Being severe weather season, and being a previous spotter for the Natl Weather Svc, I got the itch to listen in on local spotters. Picked up a Baofeng UV-5RM Plus based on decent reviews and an even decent-er price ($29). Knew full well there would be compromises and general lack of quality based on the price, but didn't care since I'm just using it as a glorified scanner.
Couple of things...
First, it's actually a little better feeling than I expected quality-wise. Bare bones, but not bad. Especially for thirty bucks.
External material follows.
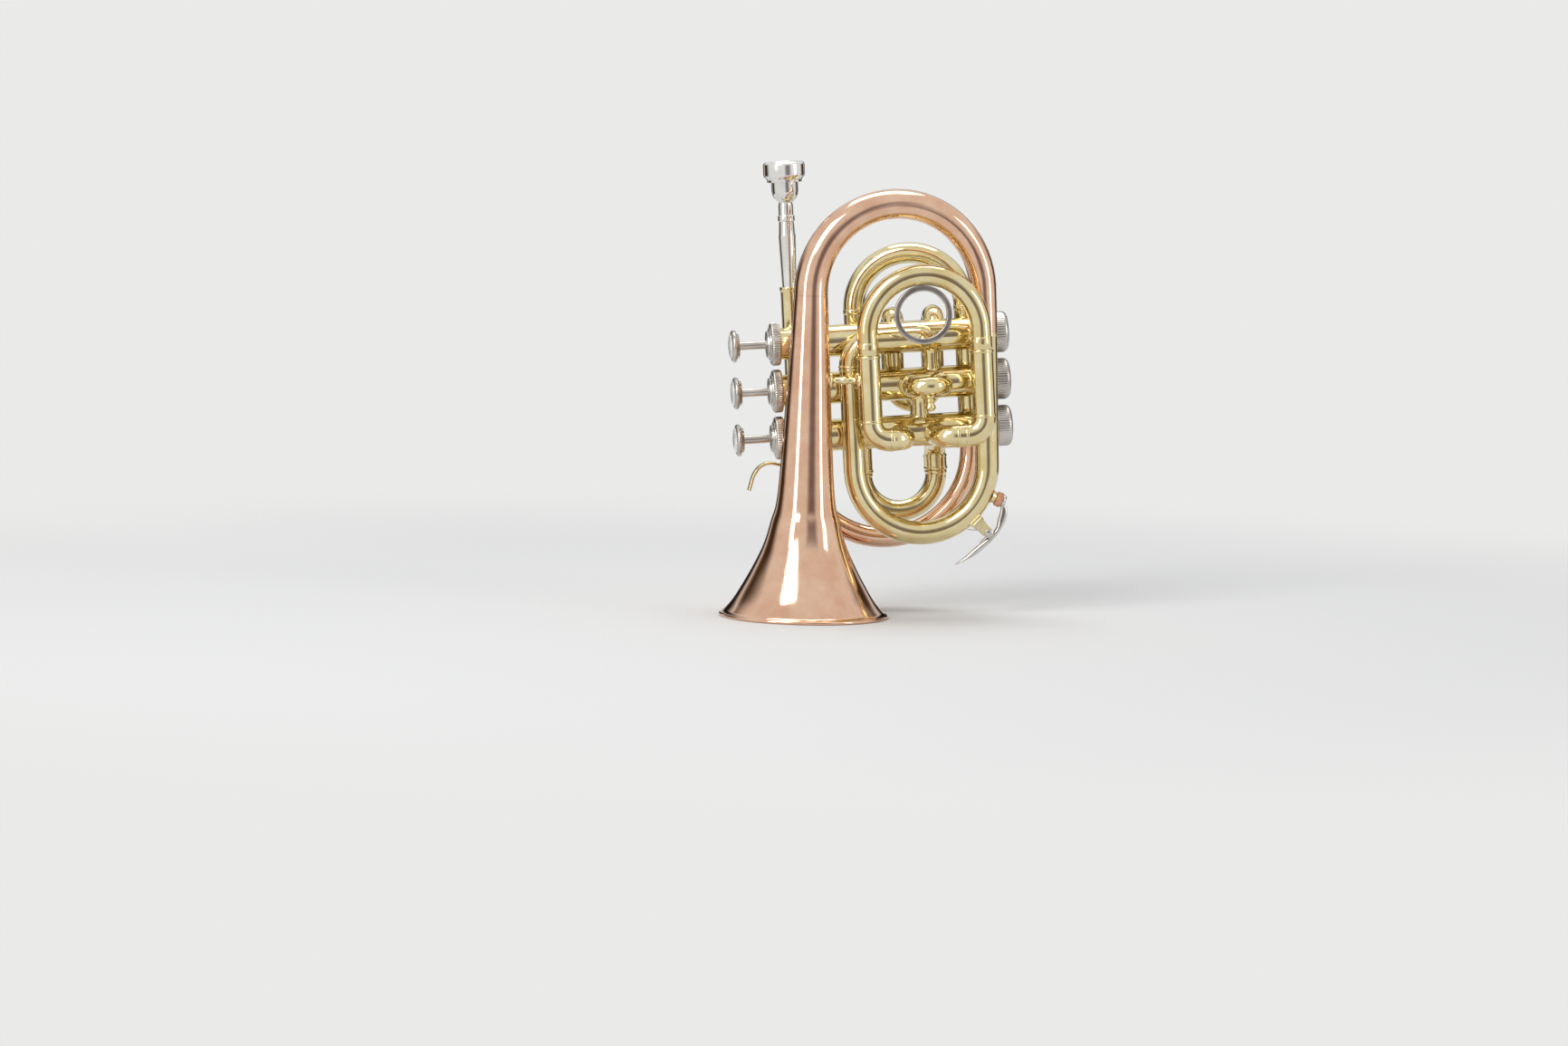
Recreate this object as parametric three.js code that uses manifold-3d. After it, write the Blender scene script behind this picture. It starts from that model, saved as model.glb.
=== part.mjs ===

Second, it's a programming nightmare. I'm reasonably well versed in programming amateur radios, both handheld and mobile mount. This thing is just nuts. The fixed programming steps have zero similarity to anything I've worked with. Instructions are okay, but frustratingly incomplete when it comes to how functions interact with each other. It took three hours messing with settings, clearing and reentering data, watching YouTube tutorials, and searching the web to get a couple of stations programmed.
Third, lack of buttons, and lack of labeling on what few buttons it does have. The interface is bare-bones. I'm used to radios with a gaggle of LABELED buttons which are reasonably intuitive for someone with even basic amateur tranceiver experience. This thing? Without the instruction book, you're sunk.
I won't even bother bringing it to work any more. Tried it today and confirmed our building is effectively a giant faraday cage. I can barely receive FM signals from the 35,000w University radio station who's tower is less than a quarter mile away and direct line of sight out my window. No way in hell it's going to pick up a 200w repeater from across town. If I step outside I can key up the repeater. Inside? Nothing. RX won't even break the squelch.
I may take a look at Chirp for programming. I has its idiosyncrasies, but can't be anywhere near bad as trying to program from the radio keypad.